### YOUR TASK
Using the data below, repeat all of it precisely.

▬▬▬

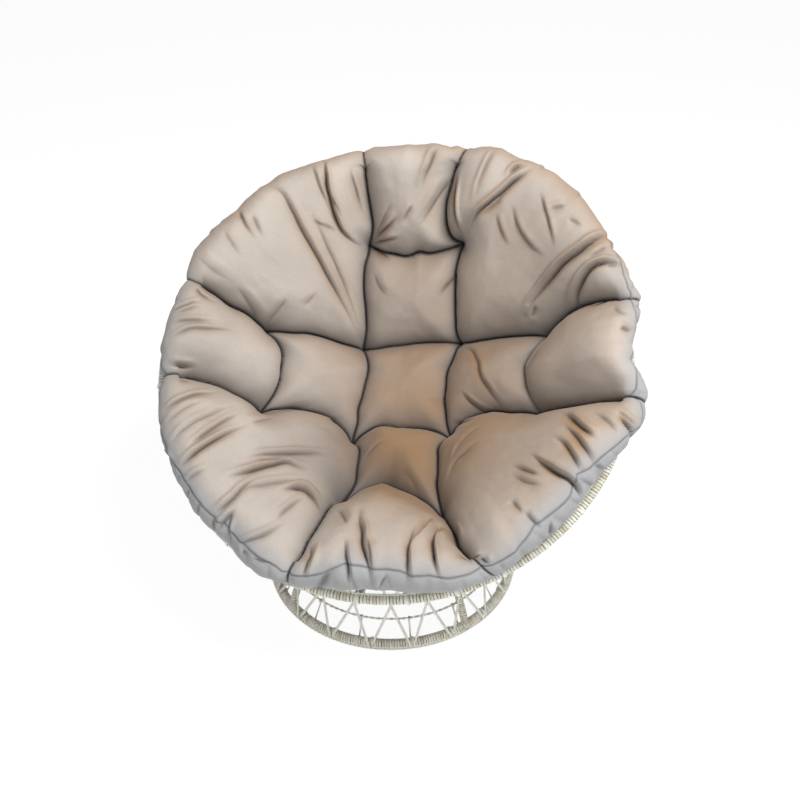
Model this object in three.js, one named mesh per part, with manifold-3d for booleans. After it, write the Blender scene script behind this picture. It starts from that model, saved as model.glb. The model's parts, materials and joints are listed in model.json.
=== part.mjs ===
// Round wicker papasan chair: a low base, a tilted dished bowl that turns on it, and a tufted cushion.
// Millimetres, +Z up, the front towards -Y. The origin is at the middle of the footprint on the floor.
import * as THREE from 'three';
import { mergeVertices } from 'three/addons/utils/BufferGeometryUtils.js';
import Module from 'manifold-3d';

const wasm = await Module();
wasm.setup();

// Clearances
const touchGap = 0.3; // between pieces that touch
const crossGap = 1; // between two strands that cross
const turningGap = 0.4; // round the king pin where the seat turns on it

// Base: floor ring, top ring and the raked legs between them
const floorRingRadius = 300;
const floorRingTube = 21;
const topRingRadius = 235;
const topRingTube = 18;
const legCount = 4;
const legTube = 18;
const legInset = 4;
const glideDiameter = 13;
const glideHeight = 4;
const glideCupDepth = 4;

// Wicker strands
const strandWidth = 6.5;
const strandThickness = 3;
const strandBendWidth = 9;
const bendSpread = 1.2; // how much the mitre at a bend widens the strand
const baseStrandWaves = 10;
const bindingTube = 5;
const floorBindingTurn = -45;
const rimBindingTurn = 135;

// Hoop inside the legs, tied down to the floor ring
const hoopTube = 6;
const hoopHeightShare = 0.31;
const tieCount = 15;
const tieTube = 4;

// Swivel: two plates on a ball race, each bolted to a cross of flat bars, round one king pin
const armCount = 4;
const spiderArmWidth = 30;
const spiderThickness = 5;
const plateDiameter = 124;
const plateThickness = 4;
const raceOuterDiameter = 76;
const raceInnerDiameter = 46;
const raceHeight = 6;
const pinDiameter = 12;
const pinHeadDiameter = 24;
const pinHeadHeight = 7;
const pinSpareLength = 4;
const washerDiameter = 26;
const washerThickness = 2;
const nutWidth = 21;
const nutHeight = 10;
const boltDiameter = 8;
const boltHeadWidth = 14;
const boltHeadHeight = 5;
const boltCircleDiameter = 100;
const boltEndCover = 0.6;

// Seat frame that carries the bowl on the upper cross
const seatRingRadius = 200;
const seatRingTube = 16;
const stayTube = 12;
const staySearchSteps = 40;
const backStayTurn = 10;

// Bowl: a rim, ribs and rings on one sphere, tipped to the front
const rimRadius = 530;
const rimTube = 21;
const rimSetback = 40;
const rimHeight = 565;
const bowlTilt = 34;
const bowlDepth = 275;
const bowlStandoff = 31; // from the seat ring's middle up to the lowest of the bowl's sphere
const ribCount = 8;
const ribTube = 14;
const middleRingRadius = 330;
const middleRingTube = 10;
const bottomRingRadius = 110;
const bottomRingTube = 16;
const upperLatticeWaves = 16;
const lowerLatticeWaves = 10;
const latticeSagRoom = 4;

// Cushion: a round pad with its crown, tufts on two crossing pairs of creases, and a rolled edge
const cushionOverhang = 15;
const cushionEdgeInset = 55;
const cushionShiftX = 10;
const cushionShiftY = 12;
const cushionTurn = 2.6;
const middleThickness = 92;
const outerThickness = 124;
const edgeCrownHeight = 110;
const edgeMiddleHeight = 62;
const crownBlend = 70;
const tuftSpacing = 224;
const outerTuftReach = 321;
const tuftDepth = 26;
const tuftReach = 34;
const creaseDepth = 36;
const creaseReach = 28;
const edgeDrawIn = 11;
const rollTurns = [55, 15, -25];
const seamInset = 12;
const overRimInset = 15;
const underEdgeInset = 42;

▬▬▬

### WORKED ANSWER
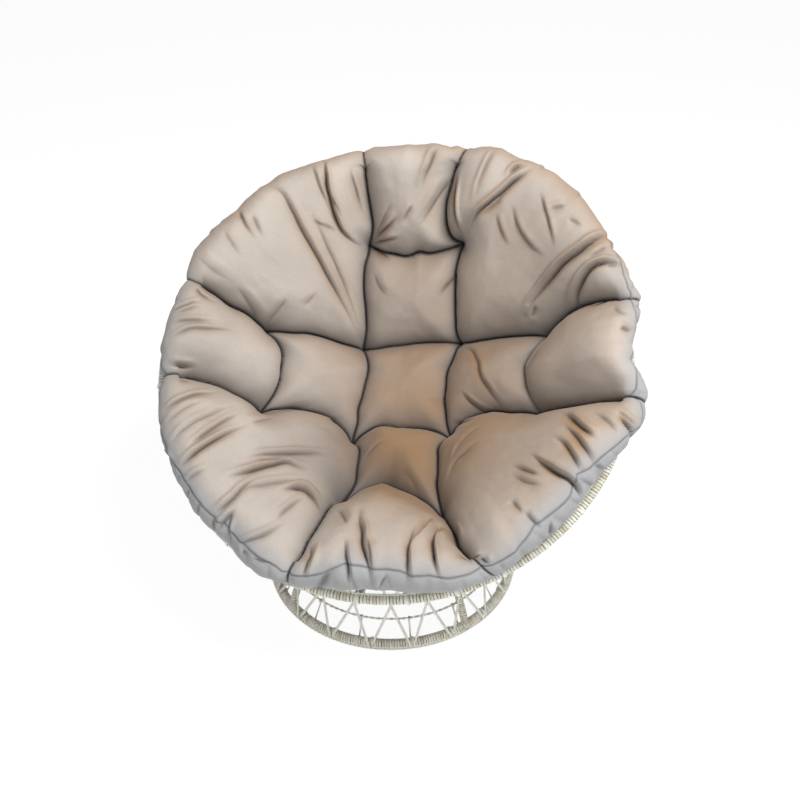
Model this object in three.js, one named mesh per part, with manifold-3d for booleans. After it, write the Blender scene script behind this picture. It starts from that model, saved as model.glb. The model's parts, materials and joints are listed in model.json.
=== part.mjs ===
// Round wicker papasan chair: a low base, a tilted dished bowl that turns on it, and a tufted cushion.
// Millimetres, +Z up, the front towards -Y. The origin is at the middle of the footprint on the floor.
import * as THREE from 'three';
import { mergeVertices } from 'three/addons/utils/BufferGeometryUtils.js';
import Module from 'manifold-3d';

const wasm = await Module();
wasm.setup();

// Clearances
const touchGap = 0.3; // between pieces that touch
const crossGap = 1; // between two strands that cross
const turningGap = 0.4; // round the king pin where the seat turns on it

// Base: floor ring, top ring and the raked legs between them
const floorRingRadius = 300;
const floorRingTube = 21;
const topRingRadius = 235;
const topRingTube = 18;
const legCount = 4;
const legTube = 18;
const legInset = 4;
const glideDiameter = 13;
const glideHeight = 4;
const glideCupDepth = 4;

// Wicker strands
const strandWidth = 6.5;
const strandThickness = 3;
const strandBendWidth = 9;
const bendSpread = 1.2; // how much the mitre at a bend widens the strand
const baseStrandWaves = 10;
const bindingTube = 5;
const floorBindingTurn = -45;
const rimBindingTurn = 135;

// Hoop inside the legs, tied down to the floor ring
const hoopTube = 6;
const hoopHeightShare = 0.31;
const tieCount = 15;
const tieTube = 4;

// Swivel: two plates on a ball race, each bolted to a cross of flat bars, round one king pin
const armCount = 4;
const spiderArmWidth = 30;
const spiderThickness = 5;
const plateDiameter = 124;
const plateThickness = 4;
const raceOuterDiameter = 76;
const raceInnerDiameter = 46;
const raceHeight = 6;
const pinDiameter = 12;
const pinHeadDiameter = 24;
const pinHeadHeight = 7;
const pinSpareLength = 4;
const washerDiameter = 26;
const washerThickness = 2;
const nutWidth = 21;
const nutHeight = 10;
const boltDiameter = 8;
const boltHeadWidth = 14;
const boltHeadHeight = 5;
const boltCircleDiameter = 100;
const boltEndCover = 0.6;

// Seat frame that carries the bowl on the upper cross
const seatRingRadius = 200;
const seatRingTube = 16;
const stayTube = 12;
const staySearchSteps = 40;
const backStayTurn = 10;

// Bowl: a rim, ribs and rings on one sphere, tipped to the front
const rimRadius = 530;
const rimTube = 21;
const rimSetback = 40;
const rimHeight = 565;
const bowlTilt = 34;
const bowlDepth = 275;
const bowlStandoff = 31; // from the seat ring's middle up to the lowest of the bowl's sphere
const ribCount = 8;
const ribTube = 14;
const middleRingRadius = 330;
const middleRingTube = 10;
const bottomRingRadius = 110;
const bottomRingTube = 16;
const upperLatticeWaves = 16;
const lowerLatticeWaves = 10;
const latticeSagRoom = 4;

// Cushion: a round pad with its crown, tufts on two crossing pairs of creases, and a rolled edge
const cushionOverhang = 15;
const cushionEdgeInset = 55;
const cushionShiftX = 10;
const cushionShiftY = 12;
const cushionTurn = 2.6;
const middleThickness = 92;
const outerThickness = 124;
const edgeCrownHeight = 110;
const edgeMiddleHeight = 62;
const crownBlend = 70;
const tuftSpacing = 224;
const outerTuftReach = 321;
const tuftDepth = 26;
const tuftReach = 34;
const creaseDepth = 36;
const creaseReach = 28;
const edgeDrawIn = 11;
const rollTurns = [55, 15, -25];
const seamInset = 12;
const overRimInset = 15;
const underEdgeInset = 42;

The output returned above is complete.